Mamidipudi Venkatarangayya (8 January 1889 – 13 January 1982) was a writer, scholar, and political scientist from Andhra Pradesh, India. He was a recipient of the Padma Bhushan in 1968 by the Indian Government.

==Early life==
Mamidipudi Venkatarangayya was born in 1889 in a Puduru Dravida Brahmin family in Purini village of Kovur taluq in Nellore district. His parents were Venkatesayya and Narasamma. He joined the Pachaiyappa's College and completed B.A. in 1907 from Madras University. While working as a Tutor in the Pachiappa's college, he took his M.A. degree in History, Economics and Politics in 1910 from the same university. He actively participated in the Indian Independence Movement during the study period.

==Teaching==
He was appointed as Diwan of Vizianagaram Samsthanam in 1927. He joined as principal of Venkatagiri Raja College in Nellore from 1928 to 1931. Later he joined Andhra University as reader in 1931 and became professor in 1938 and retired as principal of University college in 1944.

He was invited by Bombay University to head the Political and Social Sciences department between 1949 and 1952.

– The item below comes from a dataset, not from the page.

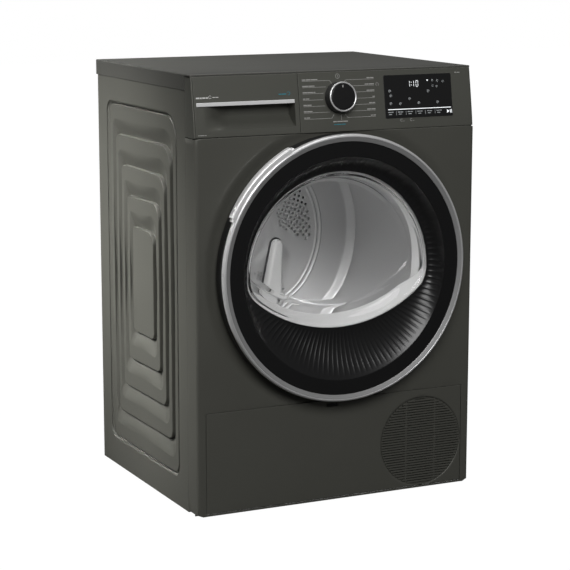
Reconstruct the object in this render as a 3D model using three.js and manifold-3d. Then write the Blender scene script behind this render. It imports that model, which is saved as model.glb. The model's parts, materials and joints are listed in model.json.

He died at his residence at Secunderabad in 1982 at the age of 93 years.

==Literary works==
He wrote many books on Indian history, constitution, encyclopedia, panchayati raj and politics.
- Chief Editor of Sangraha Andhra Vignana Kosam published by Andhra Vignana Kosa Samithi, Hyderabad (1958–1969)
- Panchayati raj in Andhra Pradesh, published by State Chamber of Panchayati Raj in 1967
- Mārutunna samājaṃ, nā jñāpakālu, Telugu Vidyārthi Pracuraṇalu, 1981
- Āndhralō svātantryasamaramu, Saṃskr̥tika Vyavahāraśākha, Āndhrapradēś Prabhutvamu, 1972
- Evariki mī ōṭu?, Yaṃ. Śēṣācalaṃ aṇḍ Kampenī, 1951
- The freedom struggle in Andhra Pradesh (Andhra), Andhra Pradesh State Committee Appointed for the Compilation of a History of the Freedom Struggle in Andhra Pradesh (Andhra), 1965
- Free and fair elections, Publications Division, Ministry of Information and Broadcasting, Government of India, 1966
- The fundamental rights of man in theory and practice, Hind kitabs, 1944
- The general election in the city of Bombay, 1952, Vora, 1953
- Indian federalism, Arnold-Heinemann Publishers (India), 1975
- Local government in India, Allied Publishers, 1969
- Mana paripālakulu, 1962
- Mana śāsana sabhalu, 1963
- Mānavahakkyulu, lēka, Prāthamika svatva siddhantamu, Jātīya Jñāna Mandiramu, 1946
- Pāriśrāmika viplavaṃ, 1964
- Some aspects of democratic politics in India, University of Mysore, 1967
- Some theories of federalism, University of Poona, 1971
- Vidyāraṅgaṃ, nāḍu-nēḍu, Telugu Vidyārthi Pracuraṇalu, 1982
- Vidyārthulaku okamāṭa, 1965
- The welfare state and the socialist state, Triveni Publishers, 1962
- Mārutunna samājaṃ, nā jñāpakālu, Telugu Vidyārthi Pracuraṇalu, 1981
- Āndhralō svātantryasamaramu, 1972

==Family==
He married Venkamma and they had ten children: Annapurna, Godavari, Mamidipudi Narasimham, Mamidipudi Seetharam, Mamidipudi Anandam, Mamidipudi Venkateswarlu, Pattabhiram, Mamidipudi Krishnamurti, and Mamidipudi Simhachalam and Vaidehi.

Mamidipudi Anandam is a chartered accountant and twice Rajya Sabha member. Shanta Sinha is daughter of Anandam. She was awarded Padma Shri and also the Ramon Magsaysay in the year 2004. Mamidipudi Ravindra Vikram son of M. Anandam was chartered accountant director of Indian Bank, Indian Overseas Bank and RBI nominee on the Bank of Rajasthan.

Mamidipudi Pattabhiram was Associate Editor of The Hindu. Mamidipudi Krishnamurthi retired as the Chief Controller R&D, Government of India.

==Mamidipudi Venkatarangaiya Foundation==
Mamidipudi Venkatarangaiya Foundation was established in his memory in 1981 and presently working from Secunderabad. Their fields of working are Child Rights, Health and Natural Resource Management.

Shantha Sinha, Secretary of the Mamidipudi Venkatarangaiya (MV) Foundation, won the Ramon Magsaysay Award for Community Leadership in 2003.